У Бендер, в персиковом саду, нашли пятерых. Все – со связанными руками. Все – убиты в упор. Сергей Красутский был захвачен полицией, когда возвращался домой. На его теле выжгли каленым железом латинскую букву «V» (виктория, победа), спину разрисовали паяльной лампой, выдавили глаза.
Труп Михаила Заводчикова был найден в таком же состоянии. Борис Беженарь вышел из дому и не вернулся. Нашли его со следами страшных пыток. Ополченцу Брагарчуку разрубили голову. Другого ополченца, Полякова, подвесили на дереве за челюсть».
Страшный факт описывает в своей публикации журналист Ефим Бершин: «Сергей Величко возвращался с беременной женой на автомобиле из Рыбницы. Где-то возле села Роги их остановили вооруженные люди. Узнав, что Сергей – из Дубоссар, они его вначале жестоко избили. Этого показалось мало.

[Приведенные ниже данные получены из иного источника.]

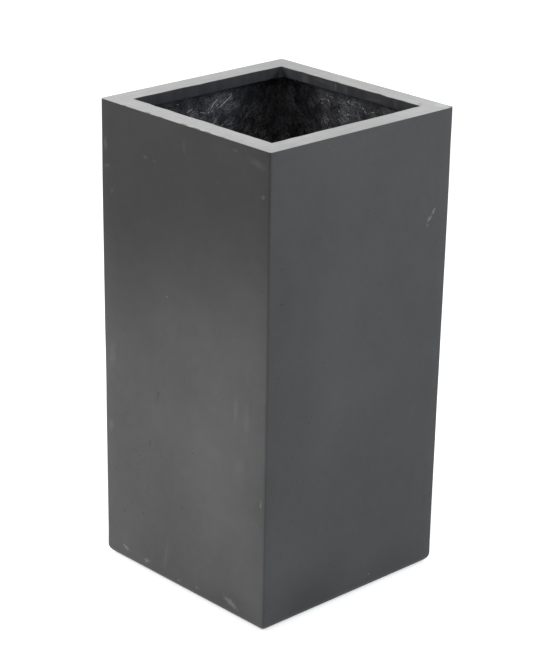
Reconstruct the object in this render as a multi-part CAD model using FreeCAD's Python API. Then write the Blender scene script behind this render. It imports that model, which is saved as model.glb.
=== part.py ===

Тогда, еще живому, выкололи глаз, отрезали пальцы рук и половые органы. И этим не насытились. Решили устроить из Сергея костер. Облили бензином и подожгли. Потом останки засунули в целлофановый мешок и прикопали за кустом. Беременную жену раздели, изнасиловали и оставили на дороге, повесив на грудь гранату.
Журналист Ефим Бершин оказался свидетелем завершение трагедии с вдовой Сергея Величко: «Когда я выглянул, то вначале ничего не понял и не увидел. Только светлое пятно, медленно двигающееся со стороны Днестра. Когда пятно приблизилось, оказалось, что это – женщина.
Абсолютно голая и ослепительно, неестественно белая. Высоко задрав безумную голову, она медленно и отрешенно шла по траве к нашим окопам. Ее связанные в запястьях руки безвольно лежали на огромном животе. Было очевидно, что она беременна.
Когда она прошла еще метров двадцать, я разглядел, что на грубой переброшенной через голову веревке, свисая чуть ниже уже налитых молоком сосков, болтается какой-то черный предмет.
– Граната! – выдохнул кто-то. – Сейчас рванет!
… Дорога начиналась рядом, немного правее от нас – за деревьями и кустарниками, но женщина ее не видела. Она вообще ничего не видела. Она шла через поле с широко раскрытыми глазами, в которых ничего не отражалось. Даже боль. Она была по ту сторону боли».